In other words: they’re fricking fantastic at being moms AND getting it all done.

Or are they?

My boss (probably) rightly pointed out that we typically only take pictures at our best. True enough, I don’t see a ton of people taking selfies in meetings when they’re being told that the thing they’ve been working on is getting sidelined or defunded in favor of something else. And rarely do they stop to take video of little Timmy having THE MOST EPIC MELTDOWN EVAR AND ISN’T IT SOOOOOO FUNNY. In general, you don’t see these same moms showing snaps of their ultimate bedhead or how they look trying on the pants that don’t really fit super-well because women’s sizing is complete bullshit and any size in one designer may be a complete other size in another designer.

In other words, while we show all of these pictures of us at our best, it’s easy to assume that when we don’t have those ourselves we must be at our worst. We’re psyching ourselves out, seeing pictured perfection that’s lit just so and snapped with costly digital SLR’s–not looking at the reality when the accent lights are put away and the best you’ve got is the camera on your old iPhone 5.

I don’t know that there’s a perfect mom out there, although I think that every mom who tries to be perfect is striving for something that looks like success to them. And it’s really easy to fall back on the assumption that if little Timmy isn’t an A student who plays three sports and two instruments, who volunteers in his spare time and cleans the house, that somehow you’re a failure as a parent.

The thing is, it’s not our responsibility as parents to outshine each other; our responsibility is to raise civilized humans that can grow up to be improvements on the original models. We shouldn’t be setting ourselves up to assume that every mom who rocks some fab blow-out is looking like that all the time–nor should we ignore those times when we look in the mirror before heading out and our own hair looks REALLY FRICKING CUTE. Call it out. Note it. You don’t have to take a picture of it to remind yourself that it happened.

My idea of the actual average mom is someone like me:

…she has a pretty full day, whether that day is spent at home, at a business, or somewhere in-between.

…she has those days where she looks really adorable or hot, and she has other days where you wonder if she needs to do laundry and learn about that thing called “a comb”.

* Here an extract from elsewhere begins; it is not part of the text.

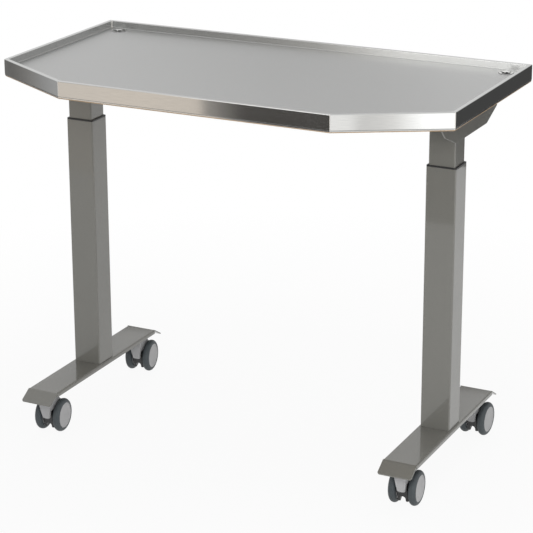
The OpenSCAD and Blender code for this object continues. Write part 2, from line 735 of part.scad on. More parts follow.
// The axle runs along the turned shape's own axis, with its outer face at the top
module caster_hub(s) color([0.66, 0.66, 0.66]) about_axle(s) {
    half = hub_w / 2;
    boss_end = -(wheel_spacing / 2 - core_w / 2 - turn_gap);
    boss_r = axle_d / 2 + boss_wall;
    hub_r = hub_d / 2;
    bore_r = axle_d / 2 + shaft_gap;
    bore_end = -half + axle_bite + turn_gap;
    rotate_extrude() polygon([
        [bore_r, boss_end], [boss_r, boss_end], [boss_r, -half + hub_ring_h],
        [hub_r - hub_ring_w, -half + hub_ring_h], [hub_r - hub_ring_w, -half], [hub_r, -half],
        [hub_r, half], [hub_r - hub_ring_w, half], [hub_r - hub_ring_w - hub_ring_h, half - hub_ring_h],
        [0, half - hub_ring_h], [0, bore_end], [bore_r, bore_end]
    ]);
}

// Tyre with an elliptical crown, round the hub
module caster_tyre(s) color([0.27, 0.29, 0.3]) about_axle(s) {
    seat_r = hub_d / 2;
    rotate_extrude() polygon(
        [for (a = [-90:15:90]) [seat_r + (wheel_d / 2 - seat_r) * cos(a), wheel_w / 2 * sin(a)]]);
}

// How far a caster's tyres reach behind its stem
function caster_reach(turn) = trail * cos(turn) + wheel_spacing / 2 * abs(sin(turn)) + hub_d / 2 * cos(turn)
    + norm([(wheel_d - hub_d) / 2 * cos(turn), wheel_w / 2 * sin(turn)]);

// The whole table reaches from the tray's front edge to its own back edge or the rear tyres
rear_reach = column_back + stem_y
    + max(caster_reach(rear_left_turn), caster_reach(rear_right_turn));
middle_y = min(tray_d / 2 - rear_reach, 0) / 2;

CASTERS = [
    ["front_left", LEFT, FRONT, front_left_turn], ["front_right", RIGHT, FRONT, front_right_turn],
    ["rear_left", LEFT, REAR, rear_left_turn], ["rear_right", RIGHT, REAR, rear_right_turn]
];

translate([0, middle_y, 0]) {
    tray_top();
    core_board();
    drain(LEFT);  // left_drain
    drain(RIGHT);  // right_drain
    drain_nuts();
    top_bracket(LEFT);  // left_top_bracket
    top_bracket(RIGHT);  // right_top_bracket
    bracket_screws();
    cross_rails();
    inner_tube(LEFT);  // left_inner_tube
    inner_tube(RIGHT);  // right_inner_tube
    inner_tube_glides();
    gearbox(LEFT);  // left_gearbox
    gearbox(RIGHT);  // right_gearbox
    motor(LEFT);  // left_motor
    motor(RIGHT);  // right_motor
    spindle(LEFT);  // left_spindle
    spindle(RIGHT);  // right_spindle
    control_box();
    switch_housing();
    switch_button(LEFT);  // up_button
    switch_button(RIGHT);  // down_button
    outer_tube(LEFT);  // left_outer_tube
    outer_tube(RIGHT);  // right_outer_tube
    collar(LEFT);  // left_collar
    collar(RIGHT);  // right_collar
    nut_tube(LEFT);  // left_nut_tube
    nut_tube(RIGHT);  // right_nut_tube
    foot(LEFT);  // left_foot
    foot(RIGHT);  // right_foot
    caster_stems(LEFT);  // left_caster_stems
    caster_stems(RIGHT);  // right_caster_stems
    for (c = CASTERS) {
        name = str(c[0], "_caster_");
        at_caster(c[1], c[2], c[3]) {
            caster_cover();
            caster_core();
            caster_axle();
            caster_hub(LEFT);
            caster_tyre(LEFT);
            caster_hub(RIGHT);
            caster_tyre(RIGHT);
        }
    }
}
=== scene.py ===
# %% [markdown]
# # Mobile instrument table
# The drawing's solids come in as a fixed frame: they say where each piece is and how it moves.
# This notebook dresses that frame. It builds the folded sheet, tubes and casters as numpy
# surfaces with real bends and rounded edges, because a sharp edge never catches the light,
# and then gives every piece a finish made of shader nodes.

import json
import math

import bmesh
import bpy
import numpy as np
from mathutils import Matrix, Vector
from mathutils.geometry import tessellate_polygon


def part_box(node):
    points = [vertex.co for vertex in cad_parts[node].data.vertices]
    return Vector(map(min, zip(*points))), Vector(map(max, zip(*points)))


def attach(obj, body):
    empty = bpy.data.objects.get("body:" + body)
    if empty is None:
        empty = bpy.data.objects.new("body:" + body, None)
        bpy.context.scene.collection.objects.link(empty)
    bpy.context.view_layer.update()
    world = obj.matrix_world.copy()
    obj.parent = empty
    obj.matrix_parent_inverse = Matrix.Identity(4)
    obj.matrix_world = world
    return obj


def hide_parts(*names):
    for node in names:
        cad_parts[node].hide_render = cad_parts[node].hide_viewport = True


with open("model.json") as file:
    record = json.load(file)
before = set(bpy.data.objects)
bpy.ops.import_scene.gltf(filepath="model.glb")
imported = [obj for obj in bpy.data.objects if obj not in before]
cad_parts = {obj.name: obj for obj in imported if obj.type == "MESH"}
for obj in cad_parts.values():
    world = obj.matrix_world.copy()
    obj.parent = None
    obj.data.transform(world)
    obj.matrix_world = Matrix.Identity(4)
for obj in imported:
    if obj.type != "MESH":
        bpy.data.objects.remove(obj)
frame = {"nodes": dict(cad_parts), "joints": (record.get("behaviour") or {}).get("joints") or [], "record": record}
nodes, record = frame["nodes"], frame["record"]
SLOT_OF = {part["node"]: part["material_slot"] for part in record["subparts"]}
BODY_OF = {
    node: body for body, members in record["behaviour"]["bodies"].items() for node in members}
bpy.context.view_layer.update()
MM = 0.001
SIDES = ("left", "right")


def mm(*sizes):
    """Sizes given in millimetres, in metres."""
    return [size * MM for size in sizes]


def box(node):
    """Lowest and highest corner of a CAD node, as arrays."""
    return [np.array(corner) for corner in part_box(node)]


def new_object(name, data):
    """Puts a mesh, lamp or camera into the scene."""
    obj = bpy.data.objects.new(name, data)
    bpy.context.scene.collection.objects.link(obj)
    return obj


# %% [markdown]
# ## Outlines and skins
# Nearly every piece here is folded or moulded, so it is an outline that shrinks, grows and
# travels: a plate's edge is an outline drawn in and out again over its thickness, a tray's
# rim is its outline carried over the bends. One function makes a rounded outline at any
# inset, always with the same number of points, and one class joins such rings with faces.
# The other way would be boxes with a Bevel modifier, but there the bends couldn't differ.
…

…she cooks as healthy as she can based on what she can afford–both in time and money–and she makes choices all the time about whether she can “afford” to cook more than one meal or if the kids will just have to deal with whatever’s put on the table. (This also assumes that she’s the one doing the cooking, which may not be the case.)

…she wants to be healthy, for whatever definition that is in her mind, and she could always do more–but she’s trying. And some days, she just deserves credit for even thinking about trying, because even that can be hard.

…she maps out her schedule in her head on a daily basis, trying to figure out how to keep all the moving parts of her life from colliding in spectacular fashion.

…she sometimes yells at the kids because they’re not always behaving like those smiling, happy-faced kids that you see in those random posed pictures.

…and–most importantly–she deserves a freaking break every now and again, because perfect doesn’t and shouldn’t exist.

Our kids won’t always be perfect, either, and misbehaving isn’t always a sign of bad parenting. Sometimes it’s just fatigue or hormones or hunger or stress or any one of 1,000 other things that we can’t tell because the Psychic Hotlines just don’t work.

I guess what I’m trying to say is that we all should cut each other some slack–and we need to save a bit of that for ourselves, too. It’s hard to unlearn years of self-suppression, but maybe we each deserve the opportunity to consider ourselves “above average” from time to time.